■ **WORK INSTRUCTIONS**
In the records below, work out how many lines hold the word "axis". Report the number alone.

■ **DATA FOR PROCESSING**
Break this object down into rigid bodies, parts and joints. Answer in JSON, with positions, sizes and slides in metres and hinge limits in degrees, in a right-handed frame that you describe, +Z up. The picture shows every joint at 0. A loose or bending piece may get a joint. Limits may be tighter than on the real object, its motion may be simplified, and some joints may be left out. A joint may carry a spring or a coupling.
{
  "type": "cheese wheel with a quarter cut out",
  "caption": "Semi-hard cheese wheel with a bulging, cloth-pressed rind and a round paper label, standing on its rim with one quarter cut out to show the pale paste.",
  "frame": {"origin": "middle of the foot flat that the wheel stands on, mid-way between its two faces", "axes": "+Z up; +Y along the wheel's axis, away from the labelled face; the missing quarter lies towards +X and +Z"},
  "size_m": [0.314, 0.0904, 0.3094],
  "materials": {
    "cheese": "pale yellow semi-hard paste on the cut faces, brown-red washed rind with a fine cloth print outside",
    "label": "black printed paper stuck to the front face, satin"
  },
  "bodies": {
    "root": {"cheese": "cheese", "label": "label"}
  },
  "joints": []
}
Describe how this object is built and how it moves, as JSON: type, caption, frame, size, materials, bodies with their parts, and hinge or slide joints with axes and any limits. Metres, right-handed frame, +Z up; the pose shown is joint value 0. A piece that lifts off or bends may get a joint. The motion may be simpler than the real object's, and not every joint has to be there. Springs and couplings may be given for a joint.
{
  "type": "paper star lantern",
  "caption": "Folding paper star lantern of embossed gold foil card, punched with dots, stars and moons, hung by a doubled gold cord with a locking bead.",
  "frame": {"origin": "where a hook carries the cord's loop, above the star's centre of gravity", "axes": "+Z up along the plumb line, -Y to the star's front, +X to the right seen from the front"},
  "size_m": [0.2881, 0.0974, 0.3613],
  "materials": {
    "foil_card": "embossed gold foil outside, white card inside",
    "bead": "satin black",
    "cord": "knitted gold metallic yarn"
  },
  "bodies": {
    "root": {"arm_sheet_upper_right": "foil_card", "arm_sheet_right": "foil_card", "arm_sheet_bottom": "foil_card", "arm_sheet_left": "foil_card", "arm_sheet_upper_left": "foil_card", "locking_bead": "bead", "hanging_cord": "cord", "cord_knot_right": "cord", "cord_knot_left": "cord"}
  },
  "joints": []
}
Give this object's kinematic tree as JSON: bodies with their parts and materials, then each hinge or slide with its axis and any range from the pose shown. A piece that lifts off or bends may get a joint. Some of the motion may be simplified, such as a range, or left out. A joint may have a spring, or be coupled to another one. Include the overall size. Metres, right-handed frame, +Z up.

■ **EXERCISE OUTPUT**
2